Spring bird migration 2014

Well, here it is the middle of June, and I haven't had a blog post about birds for over six weeks? What gives? Ironically, May was quite a spectacular month for bird watching, and June has been pretty good as well. I was so busy birding and posting photos of birds to this Web site and to Facebook that I didn't have time to write about it via the blog. Weird. I'm afraid I didn't manage to visit either Piney Grove (where the Red-cockaded Woodpeckers live in a protected habitat) or to Dismal Swamp (where Prothonotary Warblers and Swainson's Warblers abound), as I had planned. And once again, I failed to make a visit during migration to Warbler Road, near Buchanan, Virginia. But let's concentrate on the positives:

Chimney Hollow

On Saturday April 26, I led an Augusta Bird Club field trip to Chimney Hollow, in western Augusta County. The skies were clear, but because of all the rain on Friday, the trail was sopping wet and we couldn't even make the first stream crossing, so we had to turn back. But even so, we had some great encounters with some interesting birds. Early on, we heard Louisiana Waterthrushes singing loudly, but we never did see one for sure. We also heard a first-of-year Northern Parula (or two) singing not far away, and after a while, we finally got some great closeup views, and photos. (See link below.) Very rewarding! We also saw Blue-gray Gnatcatchers, Blue-headed Vireos, a Broad-winged Hawk, a Pileated Woodpecker, and White-breasted Nuthatches. Finally, we heard but didn't see a Red-breasted Nuthatch.
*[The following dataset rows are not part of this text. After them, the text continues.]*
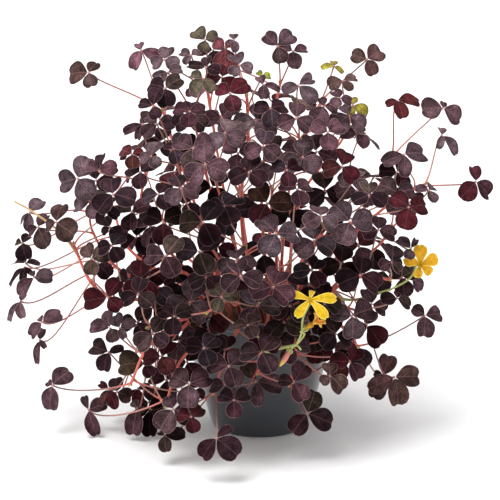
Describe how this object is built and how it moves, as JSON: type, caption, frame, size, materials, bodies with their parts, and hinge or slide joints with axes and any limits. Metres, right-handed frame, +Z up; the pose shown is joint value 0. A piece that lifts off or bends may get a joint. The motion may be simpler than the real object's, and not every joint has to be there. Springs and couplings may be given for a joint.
{
  "type": "potted oxalis plant",
  "caption": "Burgundy-leaved oxalis in a round tapered pot: bushy trailing stems with three-lobed leaves and small yellow flowers, for a sill or shelf.",
  "frame": {"origin": "centre of the pot's flat base", "axes": "+Z up along the pot's axis, +X to the right and -Y towards the viewer of the picture"},
  "size_m": [0.3439, 0.2603, 0.2865],
  "materials": {
    "pot": "dark grey satin moulded plastic",
    "soil": "damp peat and bark potting mix, matt and crumbly",
    "foliage": "burgundy to near-black leaves with a soft sheen and thin pale rims, on coral-red stems and pinkish petioles",
    "green_stalk": "pale green smooth fleshy stalk",
    "petal": "thin bright yellow petals with fine darker veins",
    "wilted_petal": "crumpled orange-yellow petals",
    "bud": "smooth pink bud with a yellow tip"
  },
  "bodies": {
    "root": {"pot": "pot", "soil": "soil", "stem_left_far": "foliage", "stem_left_node": "foliage", "stem_left_star": "foliage", "stem_left_back": "foliage", "stem_low_left": "foliage", "stem_low_left_mid": "foliage", "stem_low_left_front": "foliage", "stem_upper_left_a": "foliage", "stem_upper_left_b": "foliage", "stem_upper_left_c": "foliage", "stem_top_a": "foliage", "stem_top_b": "foliage", "stem_top_c": "foliage", "stem_top_d": "foliage", "stem_upper_right_a": "foliage", "stem_upper_right_b": "foliage", "stem_right_far": "foliage", "stem_right_mid": "foliage", "stem_right_node": "foliage", "stem_right_low": "foliage", "stem_low_right": "foliage", "stem_low_front_right": "foliage", "stem_front_right": "foliage", "stem_front_left": "foliage", "stem_front_mid": "foliage", "stem_centre_a": "foliage", "stem_centre_b": "foliage", "stem_centre_c": "foliage", "stem_centre_d": "foliage", "stem_centre_e": "foliage", "stem_centre_f": "foliage", "stem_centre_g": "foliage", "stem_left_inner": "foliage", "stem_back_left": "foliage", "stem_back_mid": "foliage", "stem_back_right": "foliage", "stem_back_low_left": "foliage", "stem_back_low_right": "foliage", "flower_stalk_front": "green_stalk", "flower_stalk_right": "green_stalk", "flower_front": "petal", "flower_right": "petal", "flower_wilted": "wilted_petal", "bud": "bud"}
  },
  "joints": []
}
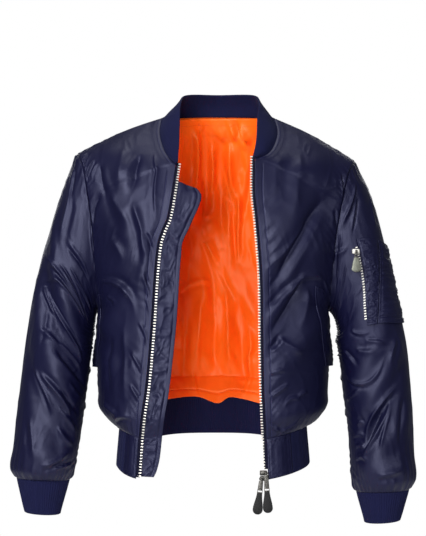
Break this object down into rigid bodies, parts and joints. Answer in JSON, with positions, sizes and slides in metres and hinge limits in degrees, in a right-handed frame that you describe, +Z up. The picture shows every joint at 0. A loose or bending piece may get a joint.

Then we headed over to nearby Braley's Pond, where we saw two Spotted Sandpipers (first of year) zipping across the water. I spotted a first-of-year Blackburnian Warbler in the tree tops, and a Red-breasted Nuthatch that came very close to us, quite a thrill. We also saw some more Blue-gray Gnatcatchers, another Broad-winged Hawk, two Yellow-rumped Warblers, and a Phoebe. Finally, we heard but didn't see some Pine Warblers.

Northern Parula

Northern Parula (male), at Chimney Hollow, April 26.

Frontier Culture Museum

In late April and early May I paid several visits to the Frontier Culture Museum, where I saw quite a few Palm Warblers, Yellow Warblers, and Yellow-rumped Warblers. I was surprised by the great numbers in that particular location. Also I saw a first-of-year Kingbird there.

Palm Warbler

Palm Warbler (yellow subspecies), at the Frontier Culture Museum, April 30.

Betsy Bell Hill

I went to Betsy Bell Hill on Monday morning [May 5], and encountered a dazzling array of migrating birds passing through. Warbler fallout! Light conditions were mediocre, so it was hard to get good photos, but this montage at least gives you an idea. I saw multiple first-of-year birds -- Wood Thrush (M), Chestnut-sided Warbler, and Canada Warbler -- as well as a Black-throated Blue Warbler, Palm Warbler, Scarlet Tanager (F), Ruby-crowned Kinglet (singing loud), Towhees, and Red-eyed Vireos.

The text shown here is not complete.